Problem details —
Repeat each line word for word.

========================================================================

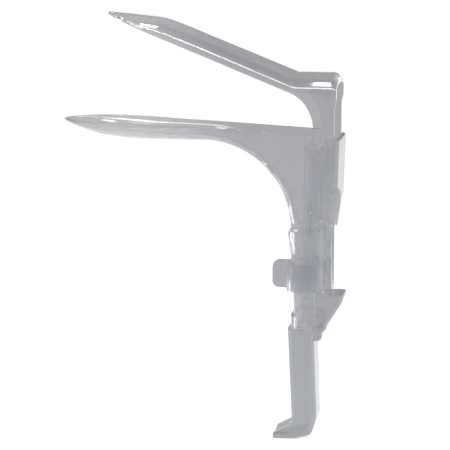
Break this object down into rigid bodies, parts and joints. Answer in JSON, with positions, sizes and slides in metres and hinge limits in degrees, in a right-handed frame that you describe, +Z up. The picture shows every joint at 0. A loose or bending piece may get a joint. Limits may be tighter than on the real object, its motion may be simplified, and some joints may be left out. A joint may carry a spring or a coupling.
{
  "type": "bivalve speculum",
  "caption": "Clear moulded bivalve speculum: a trough-shaped lower blade with handle and grip, and a hinged upper blade on a sliding ratchet carriage.",
  "frame": {"origin": "middle of the grip, on the mid-plane, where the hand closes round it", "axes": "+Z up along the handle, -X towards the blade tips, +Y across the blades to the far side of the picture"},
  "size_m": [0.1321, 0.0358, 0.1984],
  "materials": {
    "clear_plastic": "polished clear polystyrene with a faint blue-grey tint"
  },
  "bodies": {
    "handle": {"lower_blade": "clear_plastic", "grip": "clear_plastic", "finger_clip": "clear_plastic", "trigger_pin": "clear_plastic"},
    "slider": {"carriage": "clear_plastic"},
    "blade": {"upper_blade": "clear_plastic"},
    "lock": {"near_pawl": "clear_plastic"},
    "trigger": {"height_trigger": "clear_plastic"}
  },
  "joints": [
    {"name": "height_slide", "type": "slide", "parent": "handle", "child": "slider", "axis": [0, 0, 1], "range_m": [0, 0.014]},
    {"name": "blade_hinge", "type": "hinge", "parent": "slider", "child": "blade", "pos_m": [0.0128, 0, 0.0877], "axis": [0, 1, 0], "range_deg": [-23.5, 7.5]},
    {"name": "pawl_press", "type": "hinge", "parent": "slider", "child": "lock", "pos_m": [0.009, -0.016, 0.0721], "axis": [0, 1, 0], "range_deg": [0, 8], "stiffness_Nm_per_rad": 0.02, "springref_deg": -5.73},
    {"name": "trigger_press", "type": "hinge", "parent": "handle", "child": "trigger", "pos_m": [0.0072, 0, 0.0208], "axis": [0, 1, 0], "range_deg": [0, 4], "stiffness_Nm_per_rad": 0.15, "springref_deg": -2.86}
  ]
}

========================================================================

Full solution —
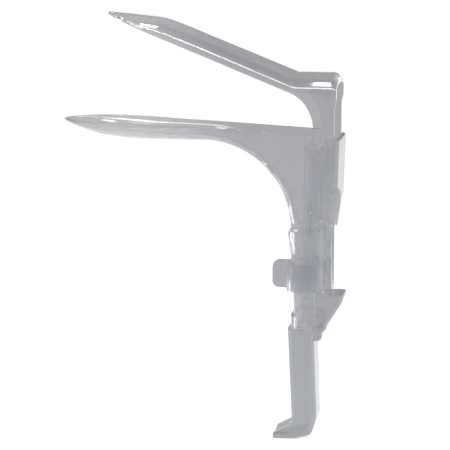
Break this object down into rigid bodies, parts and joints. Answer in JSON, with positions, sizes and slides in metres and hinge limits in degrees, in a right-handed frame that you describe, +Z up. The picture shows every joint at 0. A loose or bending piece may get a joint. Limits may be tighter than on the real object, its motion may be simplified, and some joints may be left out. A joint may carry a spring or a coupling.
{
  "type": "bivalve speculum",
  "caption": "Clear moulded bivalve speculum: a trough-shaped lower blade with handle and grip, and a hinged upper blade on a sliding ratchet carriage.",
  "frame": {"origin": "middle of the grip, on the mid-plane, where the hand closes round it", "axes": "+Z up along the handle, -X towards the blade tips, +Y across the blades to the far side of the picture"},
  "size_m": [0.1321, 0.0358, 0.1984],
  "materials": {
    "clear_plastic": "polished clear polystyrene with a faint blue-grey tint"
  },
  "bodies": {
    "handle": {"lower_blade": "clear_plastic", "grip": "clear_plastic", "finger_clip": "clear_plastic", "trigger_pin": "clear_plastic"},
    "slider": {"carriage": "clear_plastic"},
    "blade": {"upper_blade": "clear_plastic"},
    "lock": {"near_pawl": "clear_plastic"},
    "trigger": {"height_trigger": "clear_plastic"}
  },
  "joints": [
    {"name": "height_slide", "type": "slide", "parent": "handle", "child": "slider", "axis": [0, 0, 1], "range_m": [0, 0.014]},
    {"name": "blade_hinge", "type": "hinge", "parent": "slider", "child": "blade", "pos_m": [0.0128, 0, 0.0877], "axis": [0, 1, 0], "range_deg": [-23.5, 7.5]},
    {"name": "pawl_press", "type": "hinge", "parent": "slider", "child": "lock", "pos_m": [0.009, -0.016, 0.0721], "axis": [0, 1, 0], "range_deg": [0, 8], "stiffness_Nm_per_rad": 0.02, "springref_deg": -5.73},
    {"name": "trigger_press", "type": "hinge", "parent": "handle", "child": "trigger", "pos_m": [0.0072, 0, 0.0208], "axis": [0, 1, 0], "range_deg": [0, 4], "stiffness_Nm_per_rad": 0.15, "springref_deg": -2.86}
  ]
}